‘We want to keep pushing what we do with print,’ says Micha Weidmann (see Pulp 04), whose exemplary identities, as well as physical and digital designs, for fashion brands, property companies, galleries, luxury retailers and publishers (including online design magazine Dezeen, founded by the late Marcus Fairs) have earned the Swiss-born art director an impressive reputation among fellow designers.
His challenge, in designing a desirable printed invitation for Kim Jones’s debut couture show for Fendi in Paris, was to create a sense of anticipation when nobody had seen – or could see – the new collection.
Weidmann made two invitations – one for online viewing (because of travel restrictions necessitated by Covid-19) and another for in-person attendees at the hotly awaited show. The covers and inserts were printed on Fedrigoni Arena Ivory rough, taking inspiration from the marbled covers and endpapers one sees in early twentieth-century books.

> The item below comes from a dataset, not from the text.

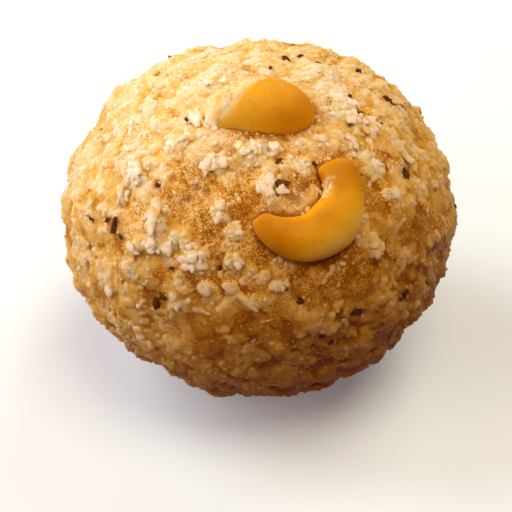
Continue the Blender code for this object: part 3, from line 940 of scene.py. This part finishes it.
def stains(surface, gaps, heap, pit):
    """From 0 to 1, how brown the paste is: stained and with painted shade beside the kernels and in the pits,
    and stained round the seeds.
    """
    # Beside the kernels: partly brown stain, partly painted contact shade.
    stain = 0.9 * halo(gaps, 0.5 * MM) + 0.25 * halo(gaps, 1.6 * MM)
    # In the pits: partly brown, partly painted shade.
    stain = stain * (1 - smooth_step(0.05, 0.4, heap)) + 0.55 * pit
    at, _, length, _ = shown_ovals(SEED_SPOTS)
    for seed, size in zip(CENTRE + at * bare_radius(at)[:, None], length):
        stain += 0.85 * halo(np.linalg.norm(surface - seed, axis=1), size * 0.85)
    return np.clip(stain, 0, 1)


def body_piece(finish):
    """The pressed crumb. Returns the piece, and the direction, radius and tone of each point."""
    directions, triangles, places = ball_grid(BODY_CUTS)
    directions = unit(directions + BODY_LEAN * unit(CAMERA_AT - CENTRE))
    up = directions[:, 2]
    base = ball_radius(directions)
    points = directions * base[:, None]
    sandy = sandy_share(points)
    height, tone = raised_paste(points, sandy)
    tone += 0.12 * near_seen(points, PALER_SPOTS)
    # Painted light and shade: paler on the lit top and left, deeper gold away from the light.
    tone += 0.3 * smooth_step(0.25, -0.35, up) * (0.5 - tone) + painted_light_shift(directions)
    above_foot = np.clip((points[:, 2] + CENTRE[2]) / FOOT_FADE, 0, 1)
    radius = base + (height - 0.32 * MM) * above_foot
    heap = heap_paste(directions, height, radius)
    tone = np.maximum(tone, 0.74 * smooth_step(0.0, 0.4, heap))
    below = up < -0.05
    radius[below] = np.minimum(radius[below], CENTRE[2] / -up[below])

    gaps = kernel_gap(CENTRE + directions * radius[:, None], 3 * MM)
    pit = near_seen(directions * bare_radius(directions)[:, None], PITS, 0.8)
    groove = 0.16 * MM * halo(gaps, 0.4 * MM) * (1 - smooth_step(0.02, 0.2, heap))
    radius = radius - 0.35 * MM * pit - groove
    surface = CENTRE + directions * radius[:, None]
    # Painted shade in the creases between the lumps, stronger towards the bottom.
    crease = np.clip((0.30 * MM - height) / (0.30 * MM), 0, 1) * (1.35 - 0.85 * up)
    obj = add_mesh("ladoo_body", surface, triangles, finish, places, ball_normals(directions), 0.58,
                   tone=tone, crease=crease, stain=stains(surface, gaps, heap, pit),
                   sandy=sandy * smooth_step(-0.15, 0.5, up))
    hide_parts("ladoo")
    return obj, directions, radius, tone


body, BODY_DIRECTIONS, BODY_RADIUS, BODY_TONE = body_piece(crumb_material())
BODY_TREE = point_tree(BODY_DIRECTIONS)


def nearest(directions):
    """Number of the body's point nearest each direction."""
    return np.array([BODY_TREE.find(Vector(d))[1] for d in directions])


# ---- crumbs, flakes, sand and seeds


def tumbled(axes, most, rng):
    """Each set of axes turned about a random line by up to this angle."""
    line = unit(rng.normal(size=(len(axes), 1, 3)))
    angle = rng.uniform(-most, most, (len(axes), 1, 1))
    along = (axes * line).sum(2, keepdims=True) * line
    return along + (axes - along) * np.cos(angle) + np.cross(line, axes) * np.sin(angle)


class Bits:
    """Collects the places, axes, sizes and tones of small pieces that lie on the ladoo."""

    def __init__(self, seed):
        self.rng = np.random.default_rng(seed)
        self.rows = []

    def draw(self, where, low, high):
        """One number for each place."""
        return self.rng.uniform(low, high, len(where))

    def sizes(self, where, low, high, flat=0.7):
        """Full lengths in mm along the three axes of a crumb in each place, the last one the thinnest."""
        length = self.draw(where, low, high) * MM
        width = length * self.draw(where, 0.5, 1)
        return np.stack((length, width, length * self.draw(where, flat - 0.15, flat + 0.15)), 1)

    def add(self, directions, sizes, lift, tones, axes=None, tumble=math.pi, over_kernels=False):
        """Lift is how far each middle lies above the crumb, or above a kernel that lies over it."""
        if axes is None:
            axes = random_turned(directions, self.rng)
        axes = tumbled(axes, tumble, self.rng)
        radius = BODY_RADIUS[nearest(directions)]
        if over_kernels:
            keep = np.ones(len(directions), bool)
            radius = np.maximum(radius, kernel_radius(directions))
        else:
            keep = ~under_kernel(directions)
        centres = CENTRE + directions * (radius + lift)[:, None]
        keep &= centres[:, 2] - sizes.max(1) / 2 > 0.15 * MM
        self.rows.append([part[keep] for part in (centres, axes, sizes, tones, radius)])

    def make(self, name, finish, rough, ragged, frequency, softness=0.65):
        centres, axes, sizes, tones, levels = (np.concatenate(part) for part in zip(*self.rows))
        obj = scatter(name, centres, axes, sizes, rough, ragged, frequency, finish, self.rng, tones, levels,
                      softness)
        return obj


def pale_crumbs():
    """Near-white clusters of sugar and coconut, at the photo's spots and strewn over the rest."""
    bits = Bits(31)
    rng = bits.rng
    at, axes, length, width = shown_ovals(row for row in PALE_SPOTS if FLAKE not in row)
    where, nearness = strewn(at, axes, length / 2, width / 2, 2.0, rng)
    # Here and below, the tones take painted light and shade: paler on the lit top and left, deeper gold away
    # from the light.
    bits.add(where, bits.sizes(where, 0.8, 1.6), (nearness * 0.3 - 0.35) * MM,
             bits.draw(where, 0.4, 0.85) + 2 * painted_light_shift(where))
    rows = np.repeat(PROUD_CLUMPS, 7, axis=0)
    at = seen_directions(rows[:, :2])
    where, _ = strewn(at, random_turned(at, rng), rows[:, 2] * MM, rows[:, 2] * MM, 0.01, rng)
    bits.add(where, bits.sizes(where, 0.6, 1.4), bits.draw(where, -0.42, 0.0) * MM,
             bits.draw(where, 0.75, 1.1) + painted_light_shift(where))
    loose = spots(170, 0.4, rng)
    reach = bits.draw(loose, 0.6, 1.7) * MM
    axes = random_turned(loose, rng)
    where, nearness = strewn(loose, axes, reach, reach * bits.draw(loose, 0.45, 1), 2.2, rng)
    bits.add(where, bits.sizes(where, 0.5, 1.2), (nearness * 0.2 - 0.36) * MM,
             bits.draw(where, 0.0, 0.6) + 2 * painted_light_shift(where))
    at, axes, length, width = shown_ovals(KERNEL_COVER, kernel_directions)
    where, nearness = strewn(at, axes, length / 2, width / 2, 5.5, rng)
    bits.add(where, bits.sizes(where, 0.35, 0.9, 0.5), (nearness * 0.1 - 0.16) * MM,
             bits.draw(where, 0.1, 0.7), tumble=0.6, over_kernels=True)
    return bits.make("crumbs_pale", grain_material("pale_crumb", PALE_RAMP, 0.55, PASTE_AND_SHADE), 0.75, 0.18, 3, 0.75)


def grit():
    """Small pale grains where the crumb is pale."""
    bits = Bits(32)
    where = spots(7000, 1.1, bits.rng)
    where = where[sandy_there(where) + bits.draw(where, -0.4, 0.4) < 0.4]
    size = bits.sizes(where, 0.35, 0.95)
    # The body's tones, painted light and shade included.
    tones = BODY_TONE[nearest(where)] + bits.draw(where, -0.05, 0.25)
    bits.add(where, size, -0.16 * size[:, 0], tones, tumble=1.0)
    return bits.make("crumbs_grit", grain_material("grit", AMBER, 0.5), 0.45, 0.1, 2)


def fine_crumbs():
    """The finest grains, crowded in the sandy places."""
    bits = Bits(33)
    where = spots(11000, 0.2, bits.rng)
    where = where[sandy_there(where) + bits.draw(where, -0.5, 0.5) > 0.55]
    size = bits.sizes(where, 0.25, 0.55, 0.8)
    # The body's tones, painted light and shade included.
    bits.add(where, size, -0.15 * size[:, 0], BODY_TONE[nearest(where)] + bits.draw(where, -0.3, 0.4))
    return bits.make("crumbs_fine", grain_material("fine_crumb", AMBER, 0.5), 0.45, 0.0, 2)


def shards(bits, at, axes, length, width, lift, palest, darkest):
    """Each flake as ragged scraps along a bent line, wider at one end."""
    bend = bits.draw(at, -0.5, 0.5)
    for step in (-0.33, -0.11, 0.11, 0.33):
        long = length * bits.draw(at, 0.42, 0.55)
        wide = width * (0.8 - 0.7 * step) * bits.draw(at, 0.75, 1.1)
        across = bend * (step**2 - 0.07) * length + bits.draw(at, -0.15, 0.15) * width
        where = at * MEAN_RADIUS + (step * length)[:, None] * axes[:, 0] + across[:, None] * axes[:, 1]
        thick = bits.draw(at, 0.5, 0.7) * MM
        # Tones take painted light and shade: paler on the lit top and left.
        bits.add(unit(where), np.stack((long, wide, thick), 1), lift + bits.draw(at, -0.04, 0.06) * MM,
                 bits.draw(at, palest, darkest) + 2 * painted_light_shift(at), axes=axes, tumble=0.2)


def flakes():
    """Thin shreds of coconut lying in the paste."""
    bits = Bits(34)
    shown = shown_ovals(row for row in PALE_SPOTS if FLAKE in row)
    shards(bits, *shown, -0.1 * MM, 0.45, 0.85)
    where = spots(150, 2.6, bits.rng)
    length = bits.draw(where, 1.4, 3.2) * MM
    width = length * bits.draw(where, 0.35, 0.6)
    shards(bits, where, random_turned(where, bits.rng), length, width, -0.16 * MM, 0.0, 0.5)
    return bits.make("flakes", grain_material("coconut_flake", PALE_RAMP, 0.55, PASTE_AND_SHADE), 0.3, 0.14, 4, 0.5)


def seeds_piece():
    """Crushed cardamom seeds: a few dark splinters in each place."""
    bits = Bits(35)
    rng = bits.rng
    at, axes, length, width = shown_ovals(SEED_SPOTS)
    count = len(at)
    for _ in range(5):
        slide = rng.uniform(-0.35, 0.35, (count, 2)) * np.stack((length, width), 1)
        where = unit(at * MEAN_RADIUS + slide[:, :1] * axes[:, 0] + slide[:, 1:] * axes[:, 1])
        part = np.stack((length, width * 0.9, width * 0.8), 1) * rng.uniform(0.5, 1.0, (count, 1))
        bits.add(where, part, 0.1 * MM, bits.draw(at, 0, 0.5), axes=axes, tumble=1.0)
    more = spots(110, 2.2, rng)
    hidden = more[(more @ unit(CAMERA_AT - CENTRE)) < 0.25]
    length = bits.draw(hidden, 0.5, 1.3) * MM
    width = length * bits.draw(hidden, 0.4, 0.8)
    bits.add(hidden, np.stack((length, width, width), 1), -0.12 * MM, bits.draw(hidden, 0, 0.6), tumble=0.3)
    everywhere = np.concatenate((at, hidden))
    reach = np.full(len(everywhere), MM)
    where, _ = strewn(everywhere, random_turned(everywhere, rng), 0.75 * reach, 0.6 * reach, 2.0, rng)
    bits.add(where, bits.sizes(where, 0.12, 0.35), -0.02 * MM, bits.draw(where, 0.3, 1.0))
    return bits.make("seeds", grain_material("seed_skin", SEED_RAMP, 0.65), 0.6, 0.2, 3)


def kernel_dust():
    """Fine grains that stick to the top kernel's upper left."""
    left, right, top, bottom = 214, 306, 72, 124
    bits = Bits(36)
    pixels = np.stack((bits.rng.uniform(left, right, 3600), bits.rng.uniform(top, bottom, 3600)), 1)
    upper = (pixels[:, 1] - top) / 40 + (pixels[:, 0] - left) / 110 < bits.draw(pixels, 0, 1.1)
    where = kernel_directions(pixels[upper])
    size = bits.sizes(where, 0.1, 0.28, 0.8)
    bits.add(where, size, -0.2 * size[:, 0], bits.draw(where, 0.5, 0.72), over_kernels=True)
    return bits.make("kernel_dust", grain_material("dust_grain", AMBER, 0.5), 0.4, 0.0, 2)


LOOSE = [pale_crumbs(), grit(), fine_crumbs(), flakes(), seeds_piece(), kernel_dust()]

# ---- floor, lights, camera


FLOOR_HALF = 0.5


def floor_piece():
    n = Nodes("floor_paper")
    cloud = n.noise(0.02, detail=2)
    colour = n.ramp(cloud, (0.3, (0.78, 0.86, 0.98)), (0.7, (0.80, 0.88, 1.0)))
    n.plug(n.shader, {"Emission Color": (0.72, 0.80, 0.88, 1), "Emission Strength": 0.17})
    finish = n.finish(colour, 0.7, specular=0.2)
    points = np.array([(-1, -1, 0), (1, -1, 0), (1, 1, 0), (-1, 1, 0)]) * FLOOR_HALF
    obj = add_mesh("floor", points, np.array([(0, 1, 2, 3)]), finish)
    return obj


LIGHT_DISTANCE = 1.2
LIGHT_SIZE = 0.75


def area_light(name, azimuth, elevation, power, colour):
    light = bpy.data.objects.new(name, bpy.data.lights.new(name, "AREA"))
    light.data.shape = "DISK"
    light.data.size = LIGHT_SIZE
    light.data.energy = power
    light.data.color = colour
    aim = Vector(heading(azimuth, elevation))
    place = Matrix.Translation(Vector(CENTRE) + aim * LIGHT_DISTANCE)
    light.matrix_world = place @ aim.to_track_quat("Z", "Y").to_matrix().to_4x4()
    bpy.context.scene.collection.objects.link(light)


def make_world():
    """Pale behind the floor, and a weak warm light on the ladoo."""
    world = bpy.data.worlds.new("studio")
    bpy.context.scene.world = world
    world.use_nodes = True
    tree = world.node_tree
    mix = tree.nodes.new("ShaderNodeMixShader")
    seen = tree.nodes.new("ShaderNodeLightPath").outputs["Is Camera Ray"]
    glow = tree.nodes["Background"]
    pale = tree.nodes.new("ShaderNodeBackground")
    for node, colour, strength in ((glow, (1.0, 0.28, 0.05, 1), 0.12), (pale, (0.92, 0.93, 0.95, 1), 1.0)):
        node.inputs["Color"].default_value = colour
        node.inputs["Strength"].default_value = strength
    sockets = (seen, glow.outputs[0], pale.outputs[0])
    for source, target in zip(sockets, mix.inputs):
        tree.links.new(source, target)
    tree.links.new(mix.outputs[0], tree.nodes["World Output"].inputs["Surface"])


floor = floor_piece()
floor.visible_diffuse = False
area_light("key_low", -110, 15, 6.2, (1.0, 0.95, 0.90))
area_light("key_high", -110, 45, 5.9, (1.0, 1.0, 0.98))
area_light("fill", -60, 32, 4.5, (1.0, 0.87, 0.72))
area_light("top", 45, 72, 6.5, (1.0, 0.87, 0.58))
area_light("rim", 140, 45, 5.2, (1.0, 0.92, 0.70))
make_world()
make_camera()
bpy.context.scene.view_settings.view_transform = "Standard"

for piece in (body, front_piece, top_piece, *LOOSE):
    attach(piece, "root")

Weidmann specified the details of manufacture in close collaboration with print consultant Murray Arbiter (ArbiterDrucken), with whom he has worked for almost two decades.
Weidmann stresses the ‘good manners’ involved in making a memorable, tactile invitation, with text, imagery, materials and finishing that reflects the ambitions of Jones’s work for Fendi. ‘It is couture, design informed by craftsmanship’ says Weidmann. ‘If we are not creative with paper, it will just join the list of things being replaced by digital.’